Before submitting any formal application, a company must ensure its internal structure and financial metrics align with the chosen OTC market tier’s standards. For the higher tiers, such as OTCQX and OTCQB, the company must confirm it is not classified as a “shell company.” OTCQB and OTCQX applicants must also have sufficient public float, typically requiring at least 10% of the total issued and outstanding shares to be freely traded.

The company must also engage a transfer agent that participates in the Transfer Agent Verified Shares Program, a requirement for U.S. and Canadian companies on the OTCQB. For the OTCQX Best Market, the standards require the company to meet specific financial thresholds, such as net tangible assets of $2 million (for companies operating at least three years) or average revenues of $6 million for the last three years. Corporate governance is also expected, especially for OTCQX, which includes having a board of directors with a defined composition.

Engaging Professional Advisors

The listing process is technical and requires the mandatory involvement of specific external professionals to ensure compliance with securities law and market rules. The most significant advisor is a qualified securities attorney, who provides the formal legal opinion letter to the OTC Markets Group. This letter confirms the company is compliant with all applicable securities regulations and that the required public information is current and accurate.

The application for OTCQX and OTCQB necessitates the engagement of an independent auditor registered with the PCAOB to review the company’s annual financial statements. The PCAOB registration provides assurance that the financial reports adhere to rigorous auditing standards. For international companies seeking to list on the OTCQX, a Principal American Liaison (PAL), typically an approved securities attorney or investment bank, must be appointed to act as a sponsor and certify compliance with disclosure requirements.

Preparing Required Documentation and Financials

The administrative phase involves compiling and certifying a comprehensive package of documents that demonstrate the company’s financial health and legal standing. Companies seeking listing on OTCQX or OTCQB must submit audited annual financial statements prepared in accordance with U.S. Generally Accepted Accounting Principles (GAAP) or International Financial Reporting Standards (IFRS). The audit must be conducted by a PCAOB-registered firm, a standard waived only for certain international companies.

A core component of the documentation is the disclosure statement. For SEC-reporting companies, this is their Form 10-K or 10-Q filing, or an equivalent document for Alternative Reporting Standard companies. OTCQB applicants must also complete an Issuer Certification, a document signed by the CEO or CFO that attests to the accuracy of the company’s reporting status, public profile, and share count.
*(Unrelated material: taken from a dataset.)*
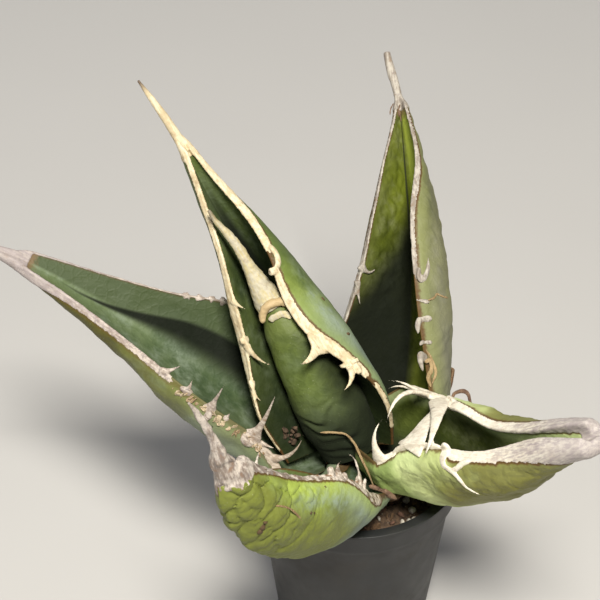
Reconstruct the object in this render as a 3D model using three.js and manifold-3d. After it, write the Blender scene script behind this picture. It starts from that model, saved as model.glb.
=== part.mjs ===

Submitting the Application and Completing the Review

Once all preparatory steps and documentation are complete, the company formally initiates the listing process by submitting its application directly to the OTC Markets Group. Submission is generally conducted through the OTC Disclosure & News Service (OTCIQ) online platform. The application must be accompanied by the required application and annual fees, which vary depending on the target market tier.

For companies targeting the OTCQX Best Market, a sponsoring broker-dealer or a Principal American Liaison must provide a letter of introduction, formally endorsing the company’s application and compliance efforts. The OTC Markets staff then conducts a thorough review of the submitted materials to confirm that all eligibility criteria and disclosure requirements have been met. This review period may involve requests for clarification or additional documentation. Upon successful review and payment of all fees, the company’s securities are officially qualified for quotation on the chosen market tier.

Maintaining Compliance and Reporting Requirements

Obtaining a listing is followed by ongoing obligations. All listed companies must maintain continuous disclosure, publishing annual and quarterly reports in a timely manner. For companies on the Pink Market seeking Current Information status, annual reports must be posted within 90 days and quarterly reports within 45 days of the fiscal period end.

OTCQX and OTCQB companies face demanding and specific requirements to maintain their status. OTCQB companies must maintain a closing bid price of at least $0.01 per share on at least one of every 30 calendar days. Furthermore, OTCQB companies must file an Annual Certification, signed by management, which re-confirms the company’s reporting status and compliance with all market rules. Failure to adhere to these standards can result in the company’s demotion to a lower tier or removal from the market altogether.